La ginestra e la lava, il giallo incandescente della vita e il grigio plumbeo della morte, il movimento verso l’alto della sopravvivenza e la coltre devastatrice della fine. Leopardi l’ha raccontato nei suoi versi: E tu, lenta ginestra/ che di selve odorate/ queste campagne dispogliate adorni/ anche tu presto alla crudel possanza/ soccomberai del sotterraneo foco. Era il 1836 e il poeta osservava la natura e rifletteva sull’esistenza umana da una finestra di Torre del Greco mentre il colera sterminava Napoli.
Allegra Hicks, artista poliedrica che dagli acquarelli è passata agli arazzi e ai bronzi, si è ispirata a questo canto e alla bellezza e resilienza della ginestra per una serie di opere ora in mostra (fino al 19 ottobre) all’Istituto Italiano di Cultura di New York. La ginestra e il Vesuvio è il titolo della mostra che raccoglie 8 opere, fra arazzi, ricami e sculture che ci raccontano la finitezza della vita. “Avevo una necessità di lavorare sul tema della ginestra – ci ha detto Allegra Hicks – Ho riscoperto questa poesia e la profondità di Leopardi quando ho ritrovato un vecchio libro. Al liceo lo si studia, ma non lo si comprende, si è distratti da tanto altro. Io poi volevo fare il liceo artistico e non il classico, ero una visiva, non mi importava, ma quando l’ho riletto, con l’esperienza di tutta una vita, ne ho capito il senso e l’assoluta modernità. Il concetto della natura matrigna, laddove noi siamo la natura”.
La ginestra diventa quindi un simbolo di resilienza, sa che appassirà, ma accetta il suo destino godendo del sole e dell’aria finché può. Non è come l’uomo che d’eternità s’arroga il vanto. In questa mostra, scelgo di accoppiare la capacità della natura di annientare alla sua potenza generativa” spiega ancora l’artista. Un grande arazzo raffigura la ginestra esplodere dalla bocca del Vesuvio, un trittico esplora il fiore da diverse angolazioni, in altre tele i lapilli della lava del Vesuvio sovrastano il giallo potente della vita della ginestra.
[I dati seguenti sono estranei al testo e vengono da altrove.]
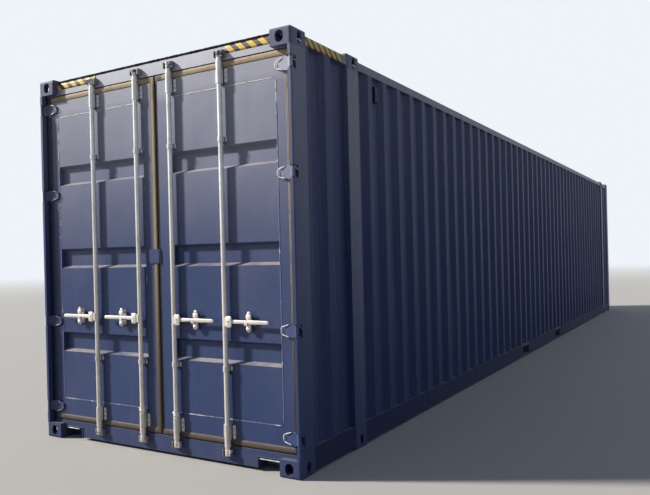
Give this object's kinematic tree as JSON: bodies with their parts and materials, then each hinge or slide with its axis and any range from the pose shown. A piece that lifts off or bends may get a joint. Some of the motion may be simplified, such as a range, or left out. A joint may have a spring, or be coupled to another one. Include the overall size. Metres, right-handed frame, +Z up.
{
  "type": "shipping container",
  "caption": "Long high-cube steel cargo container with corrugated walls, double end doors with lock rods and handles, corner fittings and a second set of fittings further in.",
  "frame": {"origin": "on the ground, in the middle of the box's footprint", "axes": "+Z up, +Y along the box towards the closed end, doors at the -Y end, +X to the right of someone who faces the doors"},
  "size_m": [2.438, 13.716, 2.896],
  "materials": {
    "paint_navy": "satin navy paint, dusty and faded",
    "paint_castings": "satin navy paint on cast steel, rubbed",
    "zinc": "dull hot-dip galvanised steel",
    "seal_rubber": "rubber seal under tan dust",
    "plywood": "worn marine plywood",
    "vent_plastic": "matt moulded plastic, painted over"
  },
  "bodies": {
    "box": {"corner_castings": "paint_castings", "inner_castings": "paint_castings", "door_posts": "paint_navy", "front_posts": "paint_navy", "inner_posts": "paint_navy", "door_header": "paint_navy", "door_sill": "paint_navy", "front_top_rail": "paint_navy", "front_bottom_rail": "paint_navy", "top_side_rails": "paint_navy", "bottom_side_rails": "paint_navy", "side_walls": "paint_navy", "end_panels": "paint_navy", "front_wall": "paint_navy", "roof_sheet": "paint_navy", "roof_end_plates": "paint_navy", "cross_members": "paint_navy", "fork_pockets": "paint_navy", "gooseneck_tunnel": "paint_navy", "floor_boards": "plywood", "floor_centre_rail": "paint_navy", "ventilators": "vent_plastic", "hinge_lugs": "paint_navy", "cam_keepers": "zinc"},
    "door_left": {"door_frame_left": "paint_navy", "door_panel_left": "paint_navy", "door_seal_left": "seal_rubber", "hinge_blades_left": "paint_navy", "rod_brackets_left": "zinc", "handle_catches_left": "zinc"},
    "door_right": {"door_frame_right": "paint_navy", "door_panel_right": "paint_navy", "door_seal_right": "seal_rubber", "hinge_blades_right": "paint_navy", "rod_brackets_right": "zinc", "handle_catches_right": "zinc", "door_lap_plate": "paint_navy"},
    "rod_left_outer": {"lock_rod_1": "zinc"},
    "rod_left_inner": {"lock_rod_2": "zinc"},
    "rod_right_inner": {"lock_rod_3": "zinc"},
    "rod_right_outer": {"lock_rod_4": "zinc"},
    "handle_left_outer": {"handle_1": "zinc"},
    "handle_left_inner": {"handle_2": "zinc"},
    "handle_right_inner": {"handle_3": "zinc"},
    "handle_right_outer": {"handle_4": "zinc"}
  },
  "joints": [
    {"name": "door_left_swing", "type": "hinge", "parent": "box", "child": "door_left", "pos_m": [-1.205, -6.844, 1.45], "axis": [0, 0, -1], "range_deg": [0, 265]},
    {"name": "door_right_swing", "type": "hinge", "parent": "box", "child": "door_right", "pos_m": [1.205, -6.844, 1.45], "axis": [0, 0, 1], "range_deg": [0, 265]},
    {"name": "rod_left_outer_turn", "type": "hinge", "parent": "door_left", "child": "rod_left_outer", "pos_m": [-0.632, -6.834, 1.45], "axis": [0, 0, -1], "range_deg": [-110, 0]},
    {"name": "rod_left_inner_turn", "type": "hinge", "parent": "door_left", "child": "rod_left_inner", "pos_m": [-0.17, -6.834, 1.45], "axis": [0, 0, -1], "range_deg": [-110, 0]},
    {"name": "rod_right_outer_turn", "type": "hinge", "parent": "door_right", "child": "rod_right_outer", "pos_m": [0.622, -6.834, 1.45], "axis": [0, 0, 1], "range_deg": [-110, 0]},
    {"name": "rod_right_inner_turn", "type": "hinge", "parent": "door_right", "child": "rod_right_inner", "pos_m": [0.162, -6.834, 1.45], "axis": [0, 0, 1], "range_deg": [-110, 0]},
    {"name": "handle_left_outer_lift", "type": "hinge", "parent": "rod_left_outer", "child": "handle_left_outer", "pos_m": [-0.666, -6.843, 0.993], "axis": [0, -1, 0], "range_deg": [-20, 0]},
    {"name": "handle_left_inner_lift", "type": "hinge", "parent": "rod_left_inner", "child": "handle_left_inner", "pos_m": [-0.204, -6.843, 0.993], "axis": [0, -1, 0], "range_deg": [-20, 0]},
    {"name": "handle_right_outer_lift", "type": "hinge", "parent": "rod_right_outer", "child": "handle_right_outer", "pos_m": [0.656, -6.843, 0.993], "axis": [0, 1, 0], "range_deg": [-20, 0]},
    {"name": "handle_right_inner_lift", "type": "hinge", "parent": "rod_right_inner", "child": "handle_right_inner", "pos_m": [0.196, -6.843, 0.993], "axis": [0, 1, 0], "range_deg": [-20, 0]}
  ]
}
Non è solo Leopardi, però, a ispirare Allegra Hicks: “Da quando vivo a Napoli provo la meraviglia di sentirmi libera di fare quello che voglio. Napoli è una città talmente bella, è un sogno, c’è una disponibilità, un’apertura incredibile. Sono arrivata in fonderia con dei metri di crochet e ho detto: voglio farlo diventare bronzo. E invece di rispondermi sei matta, mi hanno detto proviamo. Io vengo da Torino, le montagne, la chiusura, sono vissuta a Londra; a Napoli c’è il mare, un respiro più vasto.”
E proprio a Napoli, nel rione Sanità l’artista esporrà dall’11 al 13 ottobre un’opera che si ispira alle leggende della città. Un uovo in crochet e bronzo che, secondo il mito, Partenope aveva nascosto prima di morire. “Io lo faccio ritrovare in una tomba greca” annuncia un po’ divertita; un uovo che di nuovo è evocazione della vita, della fragilità e caducità della bellezza.